ERCOT has issued a notice that rotating outages are no longer needed at this time; however, there is a strong possibility that they will be required again Thursday, depending on how quickly the disabled generation units can be returned to service.
The Houston Fire Department emailed me that it responded to 30 elevator rescues Wednesday. Most are believed to have been caused by the power outages. Just to put it into perspective, HFD says it normally responds to two to three elevator rescue calls on an average day.
You caught a glimpse of her last week on the State of the Union broadcasts before President Obama took the stage, and now Congresswoman Sheila Jackson (D-Texas) is shocked over the rolling outages.
The Congresswoman's press people sent me the following statement:
“The Electric Reliability Council of Texas should have thought of better procedures for instituting these blackouts, which have affected the lives of Texas families, their children, and the elderly. I call on the Electric Reliability Council of Texas to immediately implement a safer, reliable, and more efficient way of effectuating the outages throughout the state. At some point today, the Houston area had more than 300,000 households without electricity. This mistake by ERCOT is deplorable. In many cases, our school children in Houston have been dismissed from school for the lack of electrical power, forcing their parents to leave their jobs to care for their children. ERCOT failed to relay any information about the blackouts to the public, leaving school districts and parents without ample time to react."

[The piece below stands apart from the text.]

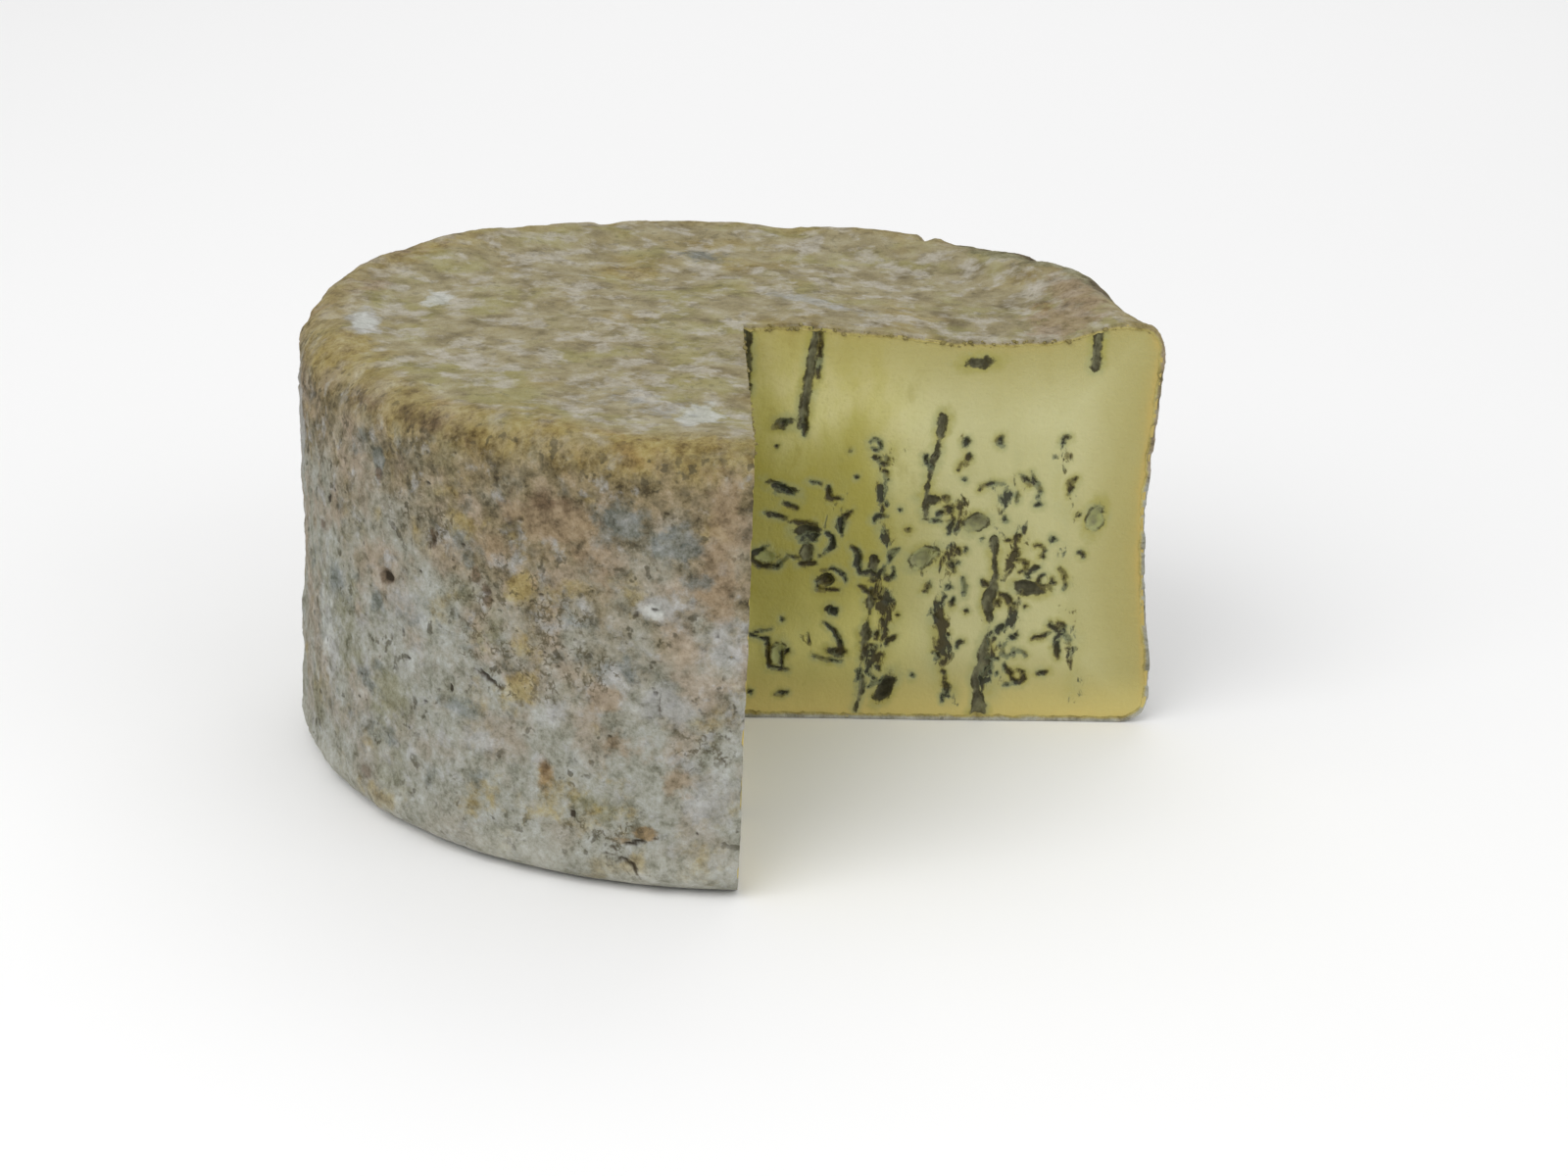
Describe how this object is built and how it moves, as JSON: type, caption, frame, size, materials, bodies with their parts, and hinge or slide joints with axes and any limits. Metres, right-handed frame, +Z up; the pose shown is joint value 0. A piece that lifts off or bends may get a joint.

Next time this happens here is what ERCOT wants you to do:
- Limit electricity usage to only that consumption which is absolutely necessary. Turn off all unnecessary lights, appliances, and electronic equipment.
- Businesses should minimize the use of electric lighting and electricity-consuming equipment as much as possible.
- Large consumers of electricity should consider shutting down or reducing non-essential production processes.